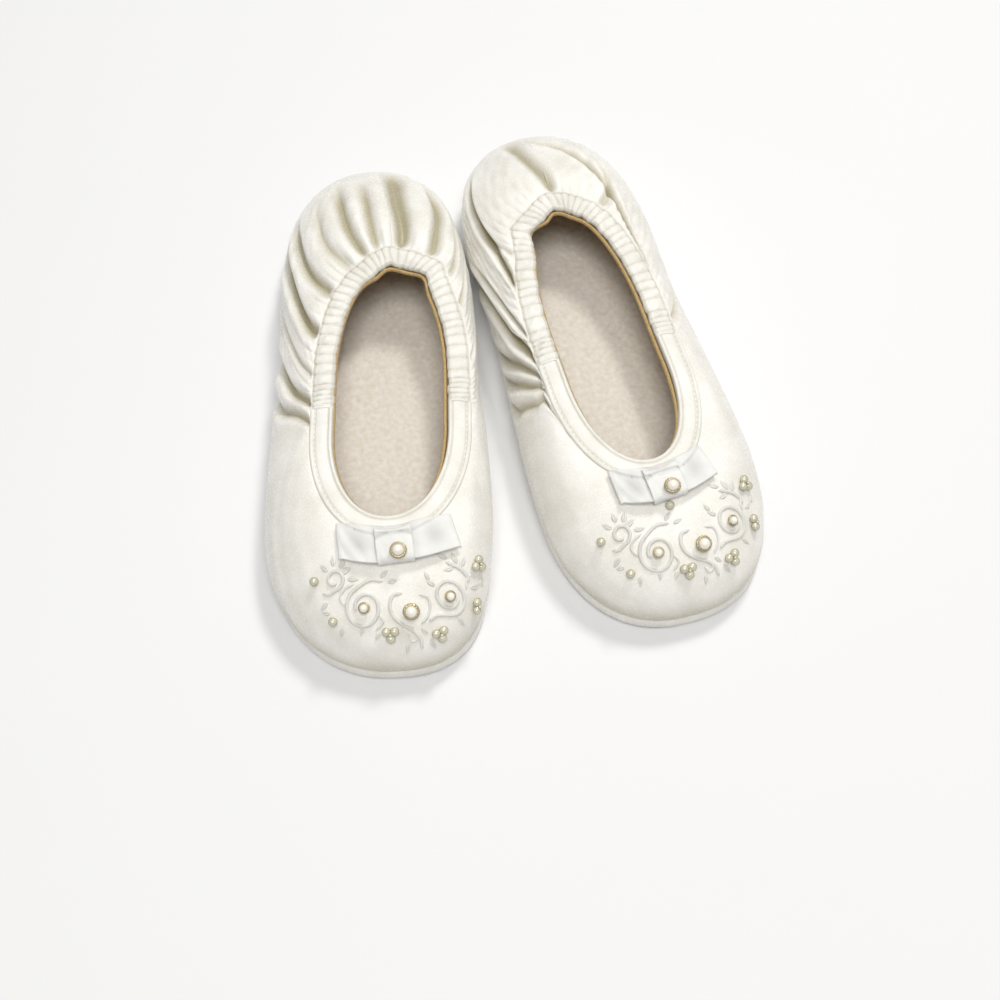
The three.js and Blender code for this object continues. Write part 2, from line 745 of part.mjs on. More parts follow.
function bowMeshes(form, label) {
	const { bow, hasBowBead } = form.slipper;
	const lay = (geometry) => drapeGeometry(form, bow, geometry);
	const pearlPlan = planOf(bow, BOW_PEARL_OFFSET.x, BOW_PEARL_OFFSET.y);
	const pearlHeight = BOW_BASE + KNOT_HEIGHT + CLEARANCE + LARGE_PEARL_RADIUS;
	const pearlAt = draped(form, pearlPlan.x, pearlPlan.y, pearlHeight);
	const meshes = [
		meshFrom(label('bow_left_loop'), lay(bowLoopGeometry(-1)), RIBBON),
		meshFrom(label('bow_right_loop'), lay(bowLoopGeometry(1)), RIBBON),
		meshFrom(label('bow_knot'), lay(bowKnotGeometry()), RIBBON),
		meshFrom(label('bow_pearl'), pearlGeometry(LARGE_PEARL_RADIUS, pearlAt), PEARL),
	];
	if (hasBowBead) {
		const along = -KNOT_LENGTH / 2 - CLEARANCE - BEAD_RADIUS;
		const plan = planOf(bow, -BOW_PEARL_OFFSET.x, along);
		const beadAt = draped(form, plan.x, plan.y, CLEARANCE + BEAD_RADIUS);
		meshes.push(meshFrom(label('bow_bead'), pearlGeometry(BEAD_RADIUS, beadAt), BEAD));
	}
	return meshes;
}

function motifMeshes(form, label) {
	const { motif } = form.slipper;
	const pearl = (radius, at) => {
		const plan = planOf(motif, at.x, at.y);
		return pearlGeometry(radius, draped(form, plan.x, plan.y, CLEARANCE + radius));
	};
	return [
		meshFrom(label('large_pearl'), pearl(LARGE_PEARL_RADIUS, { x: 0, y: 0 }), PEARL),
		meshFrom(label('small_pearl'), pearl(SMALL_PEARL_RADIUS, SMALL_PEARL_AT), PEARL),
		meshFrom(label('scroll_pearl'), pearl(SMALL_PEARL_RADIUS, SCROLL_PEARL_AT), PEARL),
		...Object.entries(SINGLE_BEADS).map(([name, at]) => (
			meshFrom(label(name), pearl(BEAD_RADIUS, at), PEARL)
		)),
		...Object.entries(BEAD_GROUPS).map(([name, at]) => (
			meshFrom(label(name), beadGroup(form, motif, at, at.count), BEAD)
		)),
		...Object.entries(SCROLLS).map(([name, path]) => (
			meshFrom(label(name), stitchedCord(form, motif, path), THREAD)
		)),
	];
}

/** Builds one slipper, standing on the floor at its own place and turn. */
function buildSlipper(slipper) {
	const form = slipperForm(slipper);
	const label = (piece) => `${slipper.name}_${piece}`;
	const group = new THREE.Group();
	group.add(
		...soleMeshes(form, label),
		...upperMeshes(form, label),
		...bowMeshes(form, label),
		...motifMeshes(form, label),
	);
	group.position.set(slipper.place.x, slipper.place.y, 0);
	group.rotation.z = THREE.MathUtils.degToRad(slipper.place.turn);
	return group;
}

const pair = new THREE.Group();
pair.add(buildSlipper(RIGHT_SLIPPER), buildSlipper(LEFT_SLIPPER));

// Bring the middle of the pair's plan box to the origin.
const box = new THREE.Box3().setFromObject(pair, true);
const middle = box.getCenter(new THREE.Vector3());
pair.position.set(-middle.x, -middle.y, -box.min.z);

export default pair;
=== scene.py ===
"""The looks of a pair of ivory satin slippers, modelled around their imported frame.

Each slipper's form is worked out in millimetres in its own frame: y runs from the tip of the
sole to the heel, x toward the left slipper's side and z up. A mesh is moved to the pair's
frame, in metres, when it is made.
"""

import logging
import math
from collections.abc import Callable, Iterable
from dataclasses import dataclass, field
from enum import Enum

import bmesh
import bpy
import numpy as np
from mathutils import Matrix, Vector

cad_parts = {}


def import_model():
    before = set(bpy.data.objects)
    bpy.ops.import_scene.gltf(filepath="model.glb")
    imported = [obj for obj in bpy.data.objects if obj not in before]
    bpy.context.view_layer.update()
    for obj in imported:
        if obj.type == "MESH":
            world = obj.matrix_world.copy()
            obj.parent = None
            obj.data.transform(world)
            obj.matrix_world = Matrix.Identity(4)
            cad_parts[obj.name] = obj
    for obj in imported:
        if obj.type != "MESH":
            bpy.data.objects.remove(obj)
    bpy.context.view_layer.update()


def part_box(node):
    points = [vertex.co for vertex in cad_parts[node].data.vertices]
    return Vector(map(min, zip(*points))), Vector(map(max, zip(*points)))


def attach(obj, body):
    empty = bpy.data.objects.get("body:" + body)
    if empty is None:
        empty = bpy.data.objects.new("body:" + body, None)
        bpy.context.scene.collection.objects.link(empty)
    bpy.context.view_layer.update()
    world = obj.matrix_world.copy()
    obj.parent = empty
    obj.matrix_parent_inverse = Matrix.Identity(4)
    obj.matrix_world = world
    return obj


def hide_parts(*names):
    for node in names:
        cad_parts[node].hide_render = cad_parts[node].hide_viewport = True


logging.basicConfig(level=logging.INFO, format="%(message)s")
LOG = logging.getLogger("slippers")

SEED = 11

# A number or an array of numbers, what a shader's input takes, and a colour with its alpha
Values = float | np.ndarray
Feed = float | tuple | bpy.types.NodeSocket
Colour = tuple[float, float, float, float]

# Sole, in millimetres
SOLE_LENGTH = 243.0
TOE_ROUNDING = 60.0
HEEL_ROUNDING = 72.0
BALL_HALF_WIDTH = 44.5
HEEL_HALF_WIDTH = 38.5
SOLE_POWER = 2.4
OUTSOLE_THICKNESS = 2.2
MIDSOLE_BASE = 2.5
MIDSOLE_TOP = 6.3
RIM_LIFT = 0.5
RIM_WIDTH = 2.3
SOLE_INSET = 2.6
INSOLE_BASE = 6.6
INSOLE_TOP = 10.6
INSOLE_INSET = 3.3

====

Output exactly those lines that lie from the line with "const pair = new THREE.Group();" through the line with "bpy.data.objects.remove(obj)", with both of those lines included.

• _TASK RESPONSE_:
const pair = new THREE.Group();
pair.add(buildSlipper(RIGHT_SLIPPER), buildSlipper(LEFT_SLIPPER));

// Bring the middle of the pair's plan box to the origin.
const box = new THREE.Box3().setFromObject(pair, true);
const middle = box.getCenter(new THREE.Vector3());
pair.position.set(-middle.x, -middle.y, -box.min.z);

export default pair;
=== scene.py ===
"""The looks of a pair of ivory satin slippers, modelled around their imported frame.

Each slipper's form is worked out in millimetres in its own frame: y runs from the tip of the
sole to the heel, x toward the left slipper's side and z up. A mesh is moved to the pair's
frame, in metres, when it is made.
"""

import logging
import math
from collections.abc import Callable, Iterable
from dataclasses import dataclass, field
from enum import Enum

import bmesh
import bpy
import numpy as np
from mathutils import Matrix, Vector

cad_parts = {}


def import_model():
    before = set(bpy.data.objects)
    bpy.ops.import_scene.gltf(filepath="model.glb")
    imported = [obj for obj in bpy.data.objects if obj not in before]
    bpy.context.view_layer.update()
    for obj in imported:
        if obj.type == "MESH":
            world = obj.matrix_world.copy()
            obj.parent = None
            obj.data.transform(world)
            obj.matrix_world = Matrix.Identity(4)
            cad_parts[obj.name] = obj
    for obj in imported:
        if obj.type != "MESH":
            bpy.data.objects.remove(obj)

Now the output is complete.